My guess, as someone who doesn’t know the answer but works closely in this field, is that the potential downside (i.e. privacy/security) was much greater than the actualised benefit (i.e. performance).
Safari (who make a big deal about being privacy-conscious) was the first to introduce cache partitioning, looking into it as far back as 2013[1]; Chrome followed in 2020 and Firefox in 2021[3]. One thing I know, anecdotally, to be a strong motivator among browser vendors is ‘X is doing it, why aren’t we?’
You are correct that this is an optimisation only available to H2+, but optimising to the H/1.x use-case is a use-case not worth optimising for—if one cared about web performance that much, they wouldn’t be running H1/.x in the first place.

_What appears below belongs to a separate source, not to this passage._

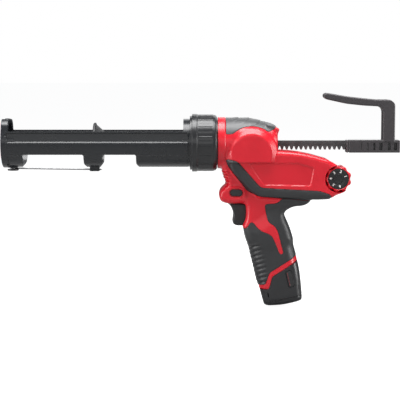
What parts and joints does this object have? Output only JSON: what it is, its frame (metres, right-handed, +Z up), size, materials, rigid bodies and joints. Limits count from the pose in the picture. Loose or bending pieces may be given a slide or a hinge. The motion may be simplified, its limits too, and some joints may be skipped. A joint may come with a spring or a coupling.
{
  "type": "caulking gun",
  "caption": "Battery-driven caulking gun for 310 ml cartridges: half-pipe carriage, twist collar, rack rod with hooked pull handle, speed dial, trigger grip and slide-in battery.",
  "frame": {"origin": "on the barrel's axis, at the shoulder that the cartridge's rear rim rests on", "axes": "+X to the rear along the barrel (the nozzle points to -X), +Z up, away from the grip, -Y the tool's left side, with the speed dial's front face"},
  "size_m": [0.458, 0.0666, 0.246],
  "materials": {
    "red_plastic": "moulded red nylon, satin",
    "grip_rubber": "overmoulded grey-black rubber, matt",
    "head_rubber": "overmoulded grey rubber, matt",
    "black_plastic": "glass-filled black nylon, fine texture",
    "carriage_plastic": "black glass-filled nylon, semi-gloss",
    "handle_plastic": "dark grey glass-filled nylon",
    "button_plastic": "smooth black plastic",
    "dial_black": "black face with white numbers",
    "black_steel": "black-oxide steel",
    "steel": "bare steel",
    "wire_steel": "spring wire, bright",
    "bronze": "sintered bronze, oiled",
    "gear_steel": "hardened gear steel",
    "wheel_bronze": "cast bronze",
    "motor_steel": "zinc-plated steel can",
    "board_green": "circuit board",
    "cell_wrap": "cells in plastic wrap, with the mean density of a cell",
    "copper": "plated copper contacts"
  },
  "bodies": {
    "housing": {"housing_left": "red_plastic", "housing_right": "red_plastic", "head_pad_left": "head_rubber", "head_pad_right": "head_rubber", "trim_left": "grip_rubber", "trim_right": "grip_rubber", "grip_rubber_left": "grip_rubber", "grip_rubber_right": "grip_rubber", "nose_ring": "black_plastic", "front_rod_bushing": "bronze", "rear_rod_bushing": "bronze", "motor_can": "motor_steel", "motor_end_cap": "black_plastic", "gearbox_case": "black_plastic", "worm_bearing": "bronze", "output_bearing_left": "bronze", "output_bearing_right": "bronze", "switch_module": "black_plastic", "control_board": "board_green", "dial_potentiometer": "board_green", "contact_block": "black_plastic", "housing_screws": "black_steel", "trigger_spring": "wire_steel", "carriage_frame": "carriage_plastic", "wire_pivot_screw": "black_steel"},
    "collar": {"collar": "black_plastic"},
    "piercing_rod": {"piercing_rod": "wire_steel"},
    "plunger": {"rack_rod": "black_steel", "piston": "black_plastic", "piston_screw": "steel", "pull_handle": "handle_plastic", "handle_pins": "steel"},
    "output": {"output_shaft": "gear_steel", "rack_pinion": "gear_steel", "worm_wheel": "wheel_bronze"},
    "worm": {"worm": "gear_steel"},
    "dial": {"dial_wheel": "red_plastic", "dial_face_left": "dial_black", "dial_face_right": "dial_black"},
    "trigger": {"trigger": "button_plastic"},
    "lock_button": {"lock_button": "button_plastic"},
    "battery": {"battery_base": "black_plastic", "battery_tower": "black_plastic", "battery_terminals": "copper", "battery_cells": "cell_wrap"},
    "latch_left": {"latch_left": "button_plastic"},
    "latch_right": {"latch_right": "button_plastic"}
  },
  "joints": [
    {"name": "rod_slide", "type": "slide", "parent": "housing", "child": "plunger", "axis": [-1, 0, 0], "range_m": [-0.1225, 0.091]},
    {"name": "output_spin", "type": "hinge", "parent": "housing", "child": "output", "pos_m": [0.067, 0, -0.01645], "axis": [0, -1, 0], "range_deg": [-680, 500]},
    {"name": "worm_spin", "type": "hinge", "parent": "housing", "child": "worm", "pos_m": [0.067, -0.0095, -0.03795], "axis": [-1, 0, 0], "range_deg": [-21700, 15950]},
    {"name": "collar_twist", "type": "hinge", "parent": "housing", "child": "collar", "pos_m": [0.01, 0, 0], "axis": [1, 0, 0], "range_deg": [0, 60]},
    {"name": "piercing_rod_swing", "type": "hinge", "parent": "housing", "child": "piercing_rod", "pos_m": [-0.208, 0, -0.0296], "axis": [0, 0, 1], "range_deg": [0, 180]},
    {"name": "trigger_pull", "type": "slide", "parent": "housing", "child": "trigger", "axis": [1, 0, 0], "range_m": [0, 0.0055], "stiffness_N_per_m": 900, "springref_m": -0.004, "deforming": ["trigger_spring"]},
    {"name": "lock_slide", "type": "slide", "parent": "housing", "child": "lock_button", "axis": [0, 1, 0], "range_m": [-0.0025, 0.0025]},
    {"name": "dial_turn", "type": "hinge", "parent": "housing", "child": "dial", "pos_m": [0.1664, 0, -0.0405], "axis": [0, -1, 0], "range_deg": [-130, 130]},
    {"name": "battery_slide", "type": "slide", "parent": "housing", "child": "battery", "axis": [0.225, 0, -0.9744], "range_m": [0, 0.085]},
    {"name": "latch_left_press", "type": "slide", "parent": "battery", "child": "latch_left", "axis": [0, 1, 0], "range_m": [0, 0.0015], "stiffness_N_per_m": 1500, "springref_m": -0.001},
    {"name": "latch_right_press", "type": "slide", "parent": "battery", "child": "latch_right", "axis": [0, -1, 0], "range_m": [0, 0.0015], "stiffness_N_per_m": 1500, "springref_m": -0.001}
  ],
  "couplings": [
    {"joint": "output_spin", "follows": "rod_slide", "rad_per_m": 95.238},
    {"joint": "worm_spin", "follows": "rod_slide", "rad_per_m": 3047.6}
  ]
}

> if one cared about web performance that much, they wouldn’t be running H1/.x in the first place.
You may not have intended it this way but this statement very much reads as "just use Chrome". There's lots of microbrowsers in the world generating link previews, users stuck with proxies, web spiders, and people stuck with old browsers that don't necessarily have H2 connectivity.
That doesn't mean over-optimize for HTTP 1.x but decent performance in that case should not be ignored. If you can make HTTP 1.x performant then H2 connections will be as well by default.
Far too many pages download gobs of unnecessary resources just because they didn't bother tree shaking and minifying resources. Huge populations of web users at any given moment are stuck on 2G and 3G equivalent connections. Depending where I am in town my 5G phone can barely manage to load the typical news website because of poor signal quality.
Regarding the resource hijacking (security vulnerability) risk, one need not just imagine it anymore. It actually happened, a few years after your blog post was written: https://news.ycombinator.com/item?id=40791829
I vividly remember this happening. Firstly, because I was an affected customer and I had to cancel all of my debit/credit cards days before a two-week work trip to SF, but secondly…
I was approached by BA to tender for a web performance project. I was excited because, at the time, I had Gold status with BA and I used the site on a weekly basis—I knew exactly where and why it was slow simply through using it so much!
The RFP deadline was short—really short. So, I spent the bulk of a vacation in Croatia writing up my proposal. When I was meant to be lounging by the pool or chugging Malvasia, I was buried in my laptop putting together my pitch. I got it done in time, fired it over, only to be told ‘we are focusing on web security now; this project is on hold’. Then, a few days later, the news broke.
Hugely instrumental in my career. Landed me my first ever job (2008) and has been responsible for underpinning most of my consultancy career (2013–now): https://csswizardry.com/
As long as one sticks with it, I cannot overstate the power of a good personal website.
> Also I can't decide what to write about, and whether to make it more nerdy or more professional.
As with most decisions, just make one. You can always change your mind later.